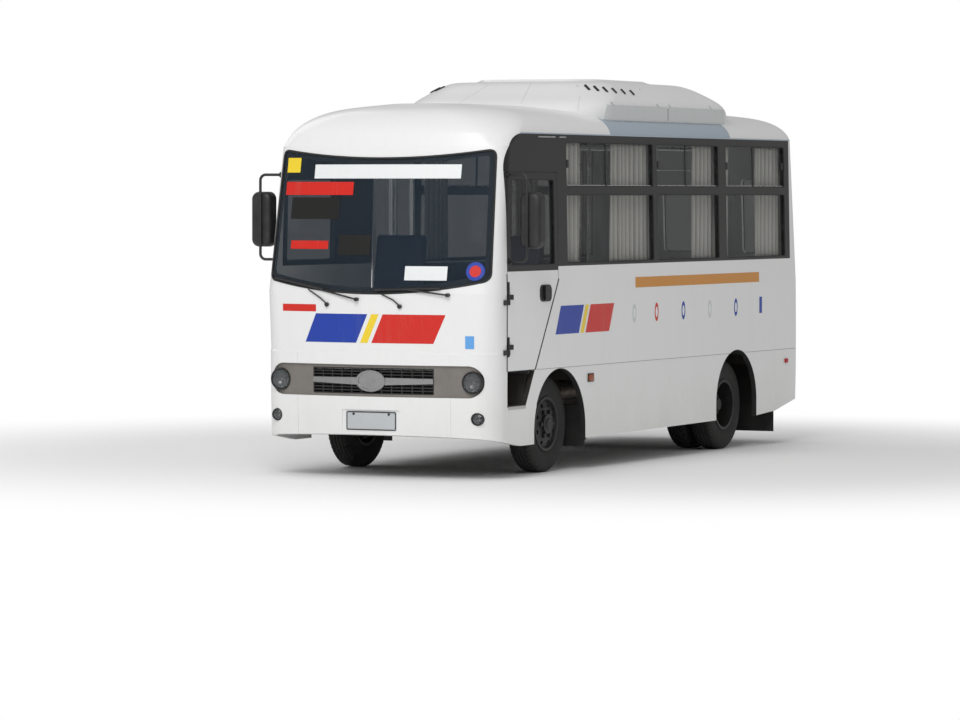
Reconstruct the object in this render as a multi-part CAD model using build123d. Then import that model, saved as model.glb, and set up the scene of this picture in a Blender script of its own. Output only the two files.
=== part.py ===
from build123d import *
import os
from math import cos, radians, sin, sqrt

os.makedirs("parts", exist_ok=True)

# Main sizes in millimetres. X is the bus's left, Y runs from the front to the rear, Z is up from the road
length = 6500
half_width = 1020
half_width_gutter = 994
wall = 45
proud_front = 21.8
proud_rear = 28.1
front = -(length + proud_rear - proud_front) / 2
rear = front + length

# Heights of the body's seams
sill_z = 250
bumper_top_z = 985
ledge = 14
waist_z = 1450
belt_z = 1650
eaves_z = 2600
gutter_z = 2700
roof_wall = 40
screen_lean = 230
rear_lean = 85
front_bow = 4130
rear_bow = 6000
gap = 6
seat_gap = 0.3

# Axles and wheels
wheel_r = 387.5
tyre_width = 190
rim_r = 205
front_axle_y = front + 1334
rear_axle_y = front + 4977
wheel_face_x = 904
twin_gap = 45
kingpin_x = 680
front_arch_r = 488
front_arch_z = 347
rear_arch_r = 452
rear_arch_z = 417

# Floor and frame
floor_z = 850
floor_t = 40
floor_low_z = floor_z - floor_t
rail_x = 345
rail_w = 60
rail_h = 180
bearer_h = 90
rail_top_z = floor_low_z - bearer_h
rail_low_z = rail_top_z - rail_h
sheet = 12


# Small makers of plain forms
def block(x0, x1, y0, y1, z0, z1):
    return Pos((x0 + x1) / 2, (y0 + y1) / 2, (z0 + z1) / 2) * Box(x1 - x0, y1 - y0, z1 - z0)


def rod_x(x0, x1, y, z, r):
    return Pos((x0 + x1) / 2, y, z) * Rot(0, 90, 0) * Cylinder(r, x1 - x0)


def rod_y(x, y0, y1, z, r):
    return Pos(x, (y0 + y1) / 2, z) * Rot(90, 0, 0) * Cylinder(r, y1 - y0)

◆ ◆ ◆

■ **SET TASK**:
Your task is to repeat every line exactly.

■ **WORKED ANSWER**:
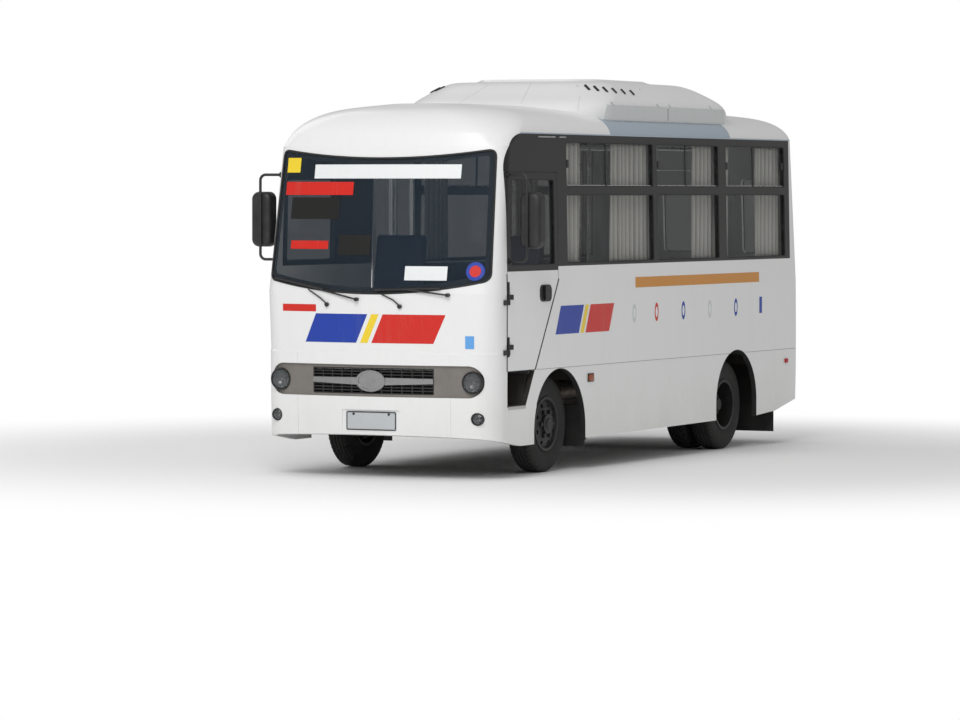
Reconstruct the object in this render as a multi-part CAD model using build123d. Then import that model, saved as model.glb, and set up the scene of this picture in a Blender script of its own. Output only the two files.
=== part.py ===
from build123d import *
import os
from math import cos, radians, sin, sqrt

os.makedirs("parts", exist_ok=True)

# Main sizes in millimetres. X is the bus's left, Y runs from the front to the rear, Z is up from the road
length = 6500
half_width = 1020
half_width_gutter = 994
wall = 45
proud_front = 21.8
proud_rear = 28.1
front = -(length + proud_rear - proud_front) / 2
rear = front + length

# Heights of the body's seams
sill_z = 250
bumper_top_z = 985
ledge = 14
waist_z = 1450
belt_z = 1650
eaves_z = 2600
gutter_z = 2700
roof_wall = 40
screen_lean = 230
rear_lean = 85
front_bow = 4130
rear_bow = 6000
gap = 6
seat_gap = 0.3

# Axles and wheels
wheel_r = 387.5
tyre_width = 190
rim_r = 205
front_axle_y = front + 1334
rear_axle_y = front + 4977
wheel_face_x = 904
twin_gap = 45
kingpin_x = 680
front_arch_r = 488
front_arch_z = 347
rear_arch_r = 452
rear_arch_z = 417

# Floor and frame
floor_z = 850
floor_t = 40
floor_low_z = floor_z - floor_t
rail_x = 345
rail_w = 60
rail_h = 180
bearer_h = 90
rail_top_z = floor_low_z - bearer_h
rail_low_z = rail_top_z - rail_h
sheet = 12


# Small makers of plain forms
def block(x0, x1, y0, y1, z0, z1):
    return Pos((x0 + x1) / 2, (y0 + y1) / 2, (z0 + z1) / 2) * Box(x1 - x0, y1 - y0, z1 - z0)


def rod_x(x0, x1, y, z, r):
    return Pos((x0 + x1) / 2, y, z) * Rot(0, 90, 0) * Cylinder(r, x1 - x0)


def rod_y(x, y0, y1, z, r):
    return Pos(x, (y0 + y1) / 2, z) * Rot(90, 0, 0) * Cylinder(r, y1 - y0)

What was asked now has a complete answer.